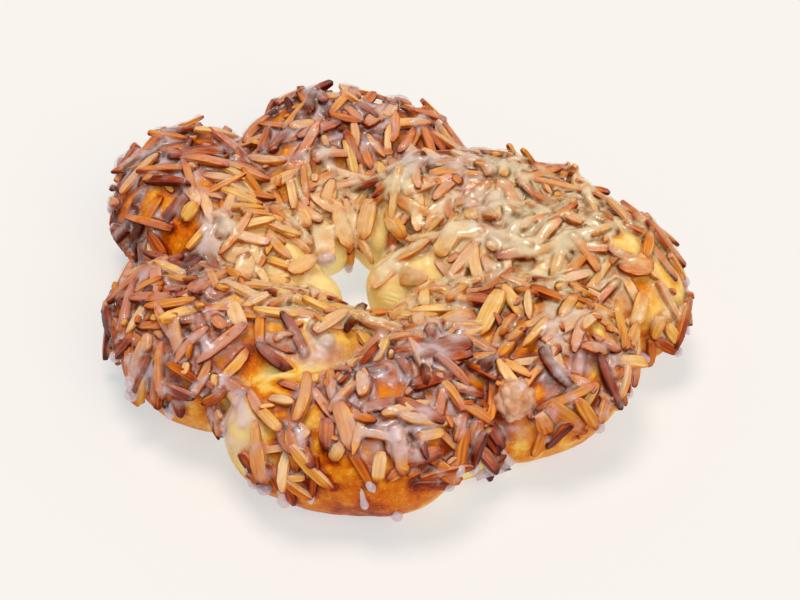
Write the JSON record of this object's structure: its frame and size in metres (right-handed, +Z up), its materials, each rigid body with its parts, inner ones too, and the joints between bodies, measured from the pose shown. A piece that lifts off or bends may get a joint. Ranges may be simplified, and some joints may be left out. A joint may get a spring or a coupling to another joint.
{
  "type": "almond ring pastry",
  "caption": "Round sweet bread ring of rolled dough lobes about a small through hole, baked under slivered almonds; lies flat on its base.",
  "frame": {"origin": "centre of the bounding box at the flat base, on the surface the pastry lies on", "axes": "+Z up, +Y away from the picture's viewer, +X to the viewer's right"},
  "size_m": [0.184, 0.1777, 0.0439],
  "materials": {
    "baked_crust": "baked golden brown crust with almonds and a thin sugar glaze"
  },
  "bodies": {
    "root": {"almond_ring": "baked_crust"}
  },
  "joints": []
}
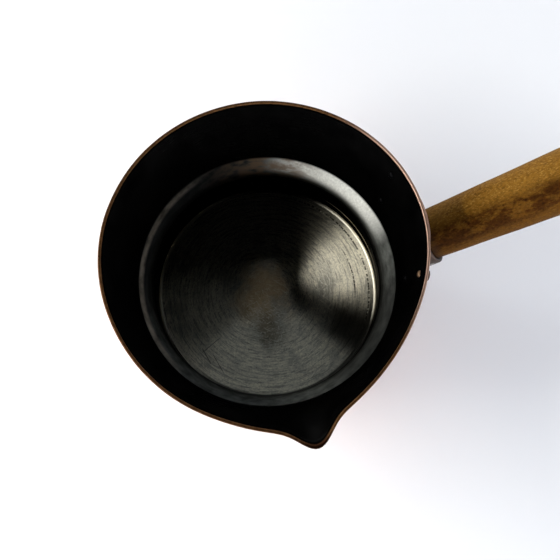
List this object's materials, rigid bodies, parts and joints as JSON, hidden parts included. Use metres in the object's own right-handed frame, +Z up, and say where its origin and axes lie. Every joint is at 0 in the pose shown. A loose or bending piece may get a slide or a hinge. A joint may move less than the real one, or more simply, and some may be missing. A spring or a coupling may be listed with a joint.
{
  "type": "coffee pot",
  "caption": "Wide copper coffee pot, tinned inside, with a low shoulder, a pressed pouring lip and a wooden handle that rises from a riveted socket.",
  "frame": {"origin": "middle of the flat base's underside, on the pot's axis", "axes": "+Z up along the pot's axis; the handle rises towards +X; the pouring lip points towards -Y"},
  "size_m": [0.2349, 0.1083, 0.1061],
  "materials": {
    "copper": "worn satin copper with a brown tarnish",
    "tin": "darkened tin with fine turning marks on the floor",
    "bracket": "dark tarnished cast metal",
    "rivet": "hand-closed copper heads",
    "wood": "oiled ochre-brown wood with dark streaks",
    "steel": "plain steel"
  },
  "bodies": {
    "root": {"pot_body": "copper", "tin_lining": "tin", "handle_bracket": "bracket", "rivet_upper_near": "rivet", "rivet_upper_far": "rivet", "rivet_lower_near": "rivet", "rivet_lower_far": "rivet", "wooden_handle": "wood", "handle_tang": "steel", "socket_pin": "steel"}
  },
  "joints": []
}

◆ ◆ ◆

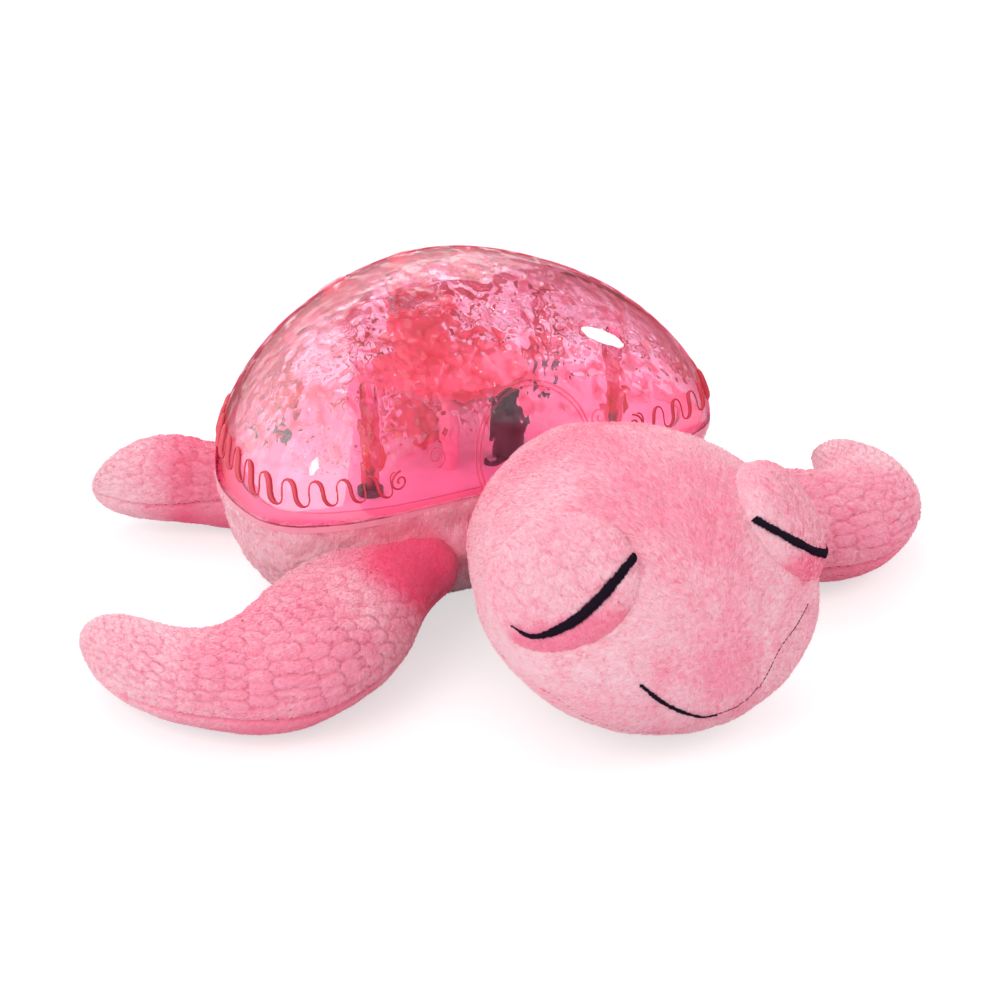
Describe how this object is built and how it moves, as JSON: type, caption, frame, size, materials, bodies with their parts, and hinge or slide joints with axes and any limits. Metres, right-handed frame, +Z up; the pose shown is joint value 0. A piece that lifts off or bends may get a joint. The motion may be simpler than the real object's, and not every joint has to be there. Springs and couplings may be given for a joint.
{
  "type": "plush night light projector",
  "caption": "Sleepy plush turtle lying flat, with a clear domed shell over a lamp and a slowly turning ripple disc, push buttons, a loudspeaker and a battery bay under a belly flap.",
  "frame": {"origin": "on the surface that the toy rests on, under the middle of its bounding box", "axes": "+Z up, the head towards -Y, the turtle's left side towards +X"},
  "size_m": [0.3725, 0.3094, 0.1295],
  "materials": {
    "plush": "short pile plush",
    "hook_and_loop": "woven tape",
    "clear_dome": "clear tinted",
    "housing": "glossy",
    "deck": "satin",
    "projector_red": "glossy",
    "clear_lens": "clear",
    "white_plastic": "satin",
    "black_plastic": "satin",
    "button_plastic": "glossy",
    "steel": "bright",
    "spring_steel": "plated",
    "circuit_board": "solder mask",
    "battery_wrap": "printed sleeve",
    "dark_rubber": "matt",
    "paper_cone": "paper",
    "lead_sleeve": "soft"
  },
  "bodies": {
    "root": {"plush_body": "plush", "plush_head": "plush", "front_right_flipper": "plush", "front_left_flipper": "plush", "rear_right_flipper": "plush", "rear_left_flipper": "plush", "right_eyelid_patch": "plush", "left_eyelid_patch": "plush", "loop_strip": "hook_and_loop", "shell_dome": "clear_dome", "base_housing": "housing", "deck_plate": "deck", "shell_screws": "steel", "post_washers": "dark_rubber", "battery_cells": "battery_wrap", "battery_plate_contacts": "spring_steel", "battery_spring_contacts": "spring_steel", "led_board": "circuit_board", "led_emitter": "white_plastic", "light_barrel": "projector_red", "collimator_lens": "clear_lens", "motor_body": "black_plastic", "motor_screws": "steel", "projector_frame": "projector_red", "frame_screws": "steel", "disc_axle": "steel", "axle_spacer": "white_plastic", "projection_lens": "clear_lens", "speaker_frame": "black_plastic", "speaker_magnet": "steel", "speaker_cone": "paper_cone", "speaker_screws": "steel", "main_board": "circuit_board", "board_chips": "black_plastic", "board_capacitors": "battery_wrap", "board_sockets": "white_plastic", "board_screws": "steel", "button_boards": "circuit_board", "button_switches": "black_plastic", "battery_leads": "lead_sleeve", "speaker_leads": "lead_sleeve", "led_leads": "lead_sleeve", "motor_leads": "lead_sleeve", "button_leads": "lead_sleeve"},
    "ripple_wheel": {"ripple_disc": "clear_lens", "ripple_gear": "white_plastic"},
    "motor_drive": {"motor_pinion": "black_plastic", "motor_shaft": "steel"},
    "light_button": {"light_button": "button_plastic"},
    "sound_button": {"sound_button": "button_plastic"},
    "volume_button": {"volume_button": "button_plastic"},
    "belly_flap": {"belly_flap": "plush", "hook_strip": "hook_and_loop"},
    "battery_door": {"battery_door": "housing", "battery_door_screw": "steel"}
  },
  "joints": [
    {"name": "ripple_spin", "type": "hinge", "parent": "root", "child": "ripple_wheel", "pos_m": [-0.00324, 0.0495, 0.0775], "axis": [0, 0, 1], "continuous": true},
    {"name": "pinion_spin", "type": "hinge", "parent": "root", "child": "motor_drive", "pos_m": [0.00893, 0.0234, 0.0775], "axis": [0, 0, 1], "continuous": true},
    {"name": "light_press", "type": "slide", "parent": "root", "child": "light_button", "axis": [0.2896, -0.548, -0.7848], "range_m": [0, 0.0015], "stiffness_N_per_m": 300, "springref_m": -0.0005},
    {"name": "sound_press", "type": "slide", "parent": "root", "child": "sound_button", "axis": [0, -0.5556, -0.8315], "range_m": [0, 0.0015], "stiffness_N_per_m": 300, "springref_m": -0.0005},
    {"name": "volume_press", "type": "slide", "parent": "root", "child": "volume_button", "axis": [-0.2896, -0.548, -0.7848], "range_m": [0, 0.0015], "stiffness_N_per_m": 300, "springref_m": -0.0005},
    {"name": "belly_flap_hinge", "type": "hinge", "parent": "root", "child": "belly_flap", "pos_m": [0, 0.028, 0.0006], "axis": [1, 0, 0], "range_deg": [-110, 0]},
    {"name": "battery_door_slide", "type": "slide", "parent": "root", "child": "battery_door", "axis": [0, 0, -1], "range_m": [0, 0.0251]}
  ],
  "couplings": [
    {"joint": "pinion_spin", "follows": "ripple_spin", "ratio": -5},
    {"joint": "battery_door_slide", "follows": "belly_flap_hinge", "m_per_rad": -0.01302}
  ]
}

◆ ◆ ◆

#### TASK BRIEF:
Point out every line holding the string "bends" and copy it.

#### CORRECT RESPONSE:
Write the JSON record of this object's structure: its frame and size in metres (right-handed, +Z up), its materials, each rigid body with its parts, inner ones too, and the joints between bodies, measured from the pose shown. A piece that lifts off or bends may get a joint. Ranges may be simplified, and some joints may be left out. A joint may get a spring or a coupling to another joint.
Describe how this object is built and how it moves, as JSON: type, caption, frame, size, materials, bodies with their parts, and hinge or slide joints with axes and any limits. Metres, right-handed frame, +Z up; the pose shown is joint value 0. A piece that lifts off or bends may get a joint. The motion may be simpler than the real object's, and not every joint has to be there. Springs and couplings may be given for a joint.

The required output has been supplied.